| Given material |
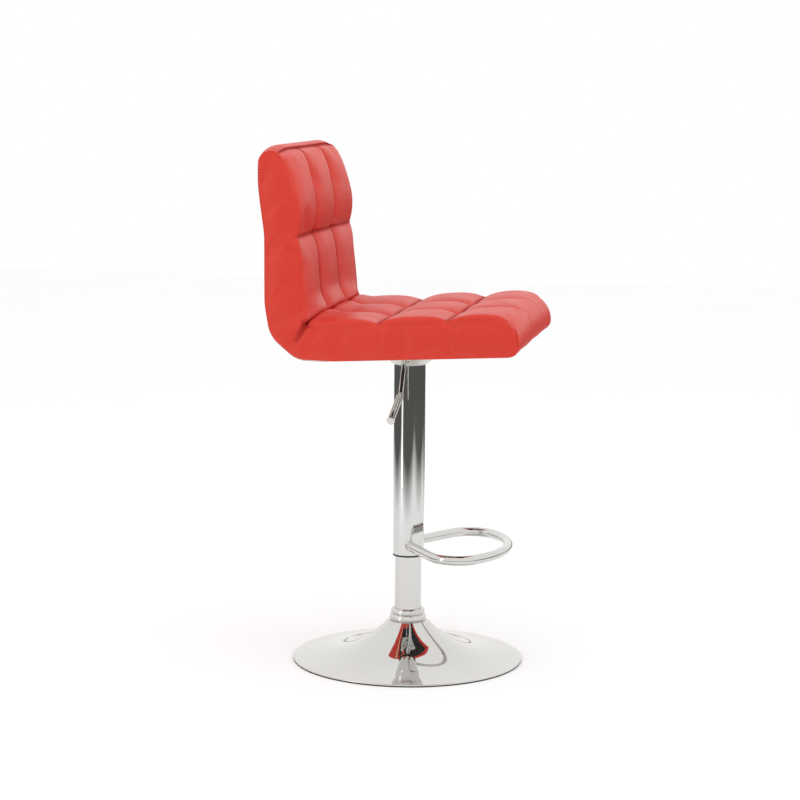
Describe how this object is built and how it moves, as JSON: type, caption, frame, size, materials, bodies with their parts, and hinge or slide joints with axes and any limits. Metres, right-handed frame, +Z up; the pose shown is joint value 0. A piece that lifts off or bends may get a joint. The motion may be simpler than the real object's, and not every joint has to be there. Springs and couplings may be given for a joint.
{
  "type": "adjustable swivel stool",
  "caption": "Bar stool with a quilted L-shaped seat and low back on a gas lift, with a looped footrest, a height lever and a round trumpet base.",
  "frame": {"origin": "on the floor, on the axis of the column", "axes": "+Z up along the column, a sitter faces -Y, +X to the sitter's left"},
  "size_m": [0.41, 0.4248, 0.8625],
  "materials": {
    "chrome": "polished chrome plate",
    "zinc_steel": "zinc plated pressing",
    "ground_steel": "ground and oiled",
    "black_paint": "semi-gloss black paint",
    "black_plastic": "moulded, matt",
    "grey_plastic": "moulded, light grey",
    "rubber": "moulded rubber",
    "plywood": "bent beech plywood, unfinished",
    "red_leather": "fine-grained coated upholstery hide, semi-gloss",
    "padded_leather": "coated upholstery cloth with a fine leather grain, quilted over polyurethane foam",
    "foam": "polyurethane foam sheet",
    "black_cloth": "spunbonded lining cloth"
  },
  "bodies": {
    "base": {"base_shell": "chrome", "floor_ring": "rubber", "ballast_plate": "black_paint", "hub_socket": "zinc_steel", "collar_ring": "chrome", "lift_tube": "chrome", "tube_end_plate": "zinc_steel", "lift_guide": "black_plastic", "lower_race": "ground_steel"},
    "cage": {"bearing_balls": "ground_steel", "bearing_cage": "black_plastic"},
    "rod": {"upper_race": "ground_steel", "rubber_bumper": "rubber", "piston_rod": "ground_steel", "rod_clip": "ground_steel", "rod_washer": "zinc_steel", "piston": "ground_steel", "piston_seal": "rubber"},
    "seat": {"pressure_cylinder": "black_paint", "cylinder_gland": "black_paint", "valve_body": "black_paint", "column_sleeve": "chrome", "sleeve_bush": "black_plastic", "sleeve_cap": "grey_plastic", "footrest": "chrome", "mounting_plate": "zinc_steel", "plate_hub": "zinc_steel", "plate_bolts": "zinc_steel", "lock_washers": "zinc_steel", "t_nuts": "zinc_steel", "lever_bracket": "zinc_steel", "lever_pin": "zinc_steel", "seat_shell": "plywood", "seat_cushion": "padded_leather", "back_cushion": "padded_leather", "rear_pad": "foam", "outer_cover": "red_leather", "dust_cover": "black_cloth", "cover_staples": "zinc_steel"},
    "lever": {"lever_rod": "chrome", "lever_grip": "chrome", "lever_tip_cap": "chrome", "lever_boss": "zinc_steel"},
    "valve_pin": {"release_pin": "ground_steel"}
  },
  "joints": [
    {"name": "swivel", "type": "hinge", "parent": "base", "child": "rod", "pos_m": [0, 0, 0.0144], "axis": [0, 0, 1], "continuous": true},
    {"name": "ball_roll", "type": "hinge", "parent": "base", "child": "cage", "pos_m": [0, 0, 0.0144], "axis": [0, 0, 1], "continuous": true},
    {"name": "height", "type": "slide", "parent": "rod", "child": "seat", "axis": [0, 0, 1], "range_m": [0, 0.21]},
    {"name": "lever", "type": "hinge", "parent": "seat", "child": "lever", "pos_m": [-0.03, 0, 0.5135], "axis": [0, 1, 0], "range_deg": [0, 5], "stiffness_Nm_per_rad": 0.6, "springref_deg": -5.73},
    {"name": "valve", "type": "slide", "parent": "seat", "child": "valve_pin", "axis": [0, 0, -1], "range_m": [0, 0.00275]}
  ],
  "couplings": [
    {"joint": "ball_roll", "follows": "swivel", "ratio": 0.5},
    {"joint": "valve", "follows": "lever", "m_per_rad": 0.03}
  ]
}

| What you need to do |
Repeat the material above in full, exactly as it stands.

| Written reply |
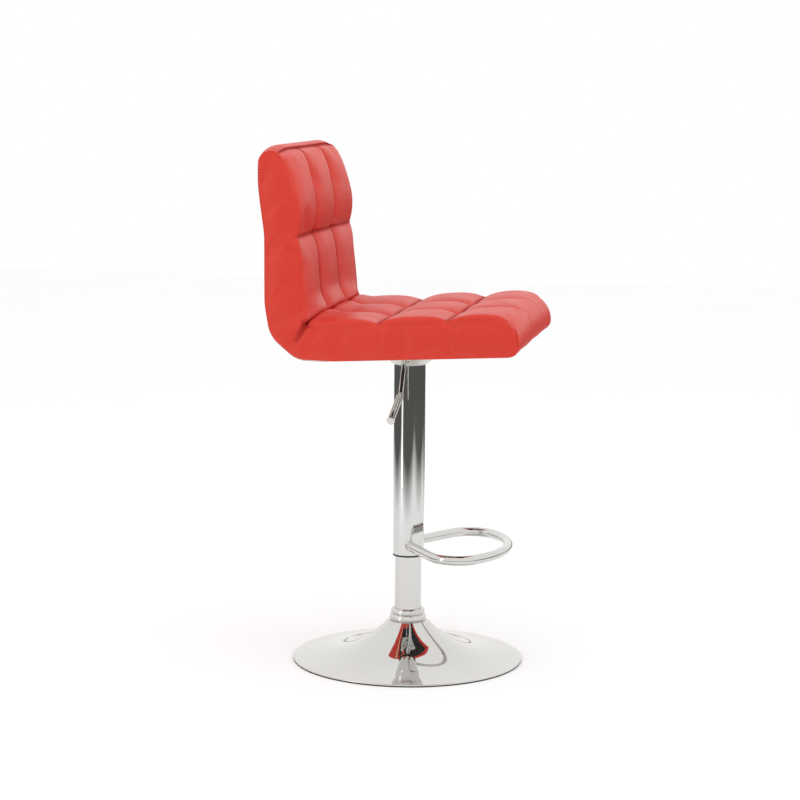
Describe how this object is built and how it moves, as JSON: type, caption, frame, size, materials, bodies with their parts, and hinge or slide joints with axes and any limits. Metres, right-handed frame, +Z up; the pose shown is joint value 0. A piece that lifts off or bends may get a joint. The motion may be simpler than the real object's, and not every joint has to be there. Springs and couplings may be given for a joint.
{
  "type": "adjustable swivel stool",
  "caption": "Bar stool with a quilted L-shaped seat and low back on a gas lift, with a looped footrest, a height lever and a round trumpet base.",
  "frame": {"origin": "on the floor, on the axis of the column", "axes": "+Z up along the column, a sitter faces -Y, +X to the sitter's left"},
  "size_m": [0.41, 0.4248, 0.8625],
  "materials": {
    "chrome": "polished chrome plate",
    "zinc_steel": "zinc plated pressing",
    "ground_steel": "ground and oiled",
    "black_paint": "semi-gloss black paint",
    "black_plastic": "moulded, matt",
    "grey_plastic": "moulded, light grey",
    "rubber": "moulded rubber",
    "plywood": "bent beech plywood, unfinished",
    "red_leather": "fine-grained coated upholstery hide, semi-gloss",
    "padded_leather": "coated upholstery cloth with a fine leather grain, quilted over polyurethane foam",
    "foam": "polyurethane foam sheet",
    "black_cloth": "spunbonded lining cloth"
  },
  "bodies": {
    "base": {"base_shell": "chrome", "floor_ring": "rubber", "ballast_plate": "black_paint", "hub_socket": "zinc_steel", "collar_ring": "chrome", "lift_tube": "chrome", "tube_end_plate": "zinc_steel", "lift_guide": "black_plastic", "lower_race": "ground_steel"},
    "cage": {"bearing_balls": "ground_steel", "bearing_cage": "black_plastic"},
    "rod": {"upper_race": "ground_steel", "rubber_bumper": "rubber", "piston_rod": "ground_steel", "rod_clip": "ground_steel", "rod_washer": "zinc_steel", "piston": "ground_steel", "piston_seal": "rubber"},
    "seat": {"pressure_cylinder": "black_paint", "cylinder_gland": "black_paint", "valve_body": "black_paint", "column_sleeve": "chrome", "sleeve_bush": "black_plastic", "sleeve_cap": "grey_plastic", "footrest": "chrome", "mounting_plate": "zinc_steel", "plate_hub": "zinc_steel", "plate_bolts": "zinc_steel", "lock_washers": "zinc_steel", "t_nuts": "zinc_steel", "lever_bracket": "zinc_steel", "lever_pin": "zinc_steel", "seat_shell": "plywood", "seat_cushion": "padded_leather", "back_cushion": "padded_leather", "rear_pad": "foam", "outer_cover": "red_leather", "dust_cover": "black_cloth", "cover_staples": "zinc_steel"},
    "lever": {"lever_rod": "chrome", "lever_grip": "chrome", "lever_tip_cap": "chrome", "lever_boss": "zinc_steel"},
    "valve_pin": {"release_pin": "ground_steel"}
  },
  "joints": [
    {"name": "swivel", "type": "hinge", "parent": "base", "child": "rod", "pos_m": [0, 0, 0.0144], "axis": [0, 0, 1], "continuous": true},
    {"name": "ball_roll", "type": "hinge", "parent": "base", "child": "cage", "pos_m": [0, 0, 0.0144], "axis": [0, 0, 1], "continuous": true},
    {"name": "height", "type": "slide", "parent": "rod", "child": "seat", "axis": [0, 0, 1], "range_m": [0, 0.21]},
    {"name": "lever", "type": "hinge", "parent": "seat", "child": "lever", "pos_m": [-0.03, 0, 0.5135], "axis": [0, 1, 0], "range_deg": [0, 5], "stiffness_Nm_per_rad": 0.6, "springref_deg": -5.73},
    {"name": "valve", "type": "slide", "parent": "seat", "child": "valve_pin", "axis": [0, 0, -1], "range_m": [0, 0.00275]}
  ],
  "couplings": [
    {"joint": "ball_roll", "follows": "swivel", "ratio": 0.5},
    {"joint": "valve", "follows": "lever", "m_per_rad": 0.03}
  ]
}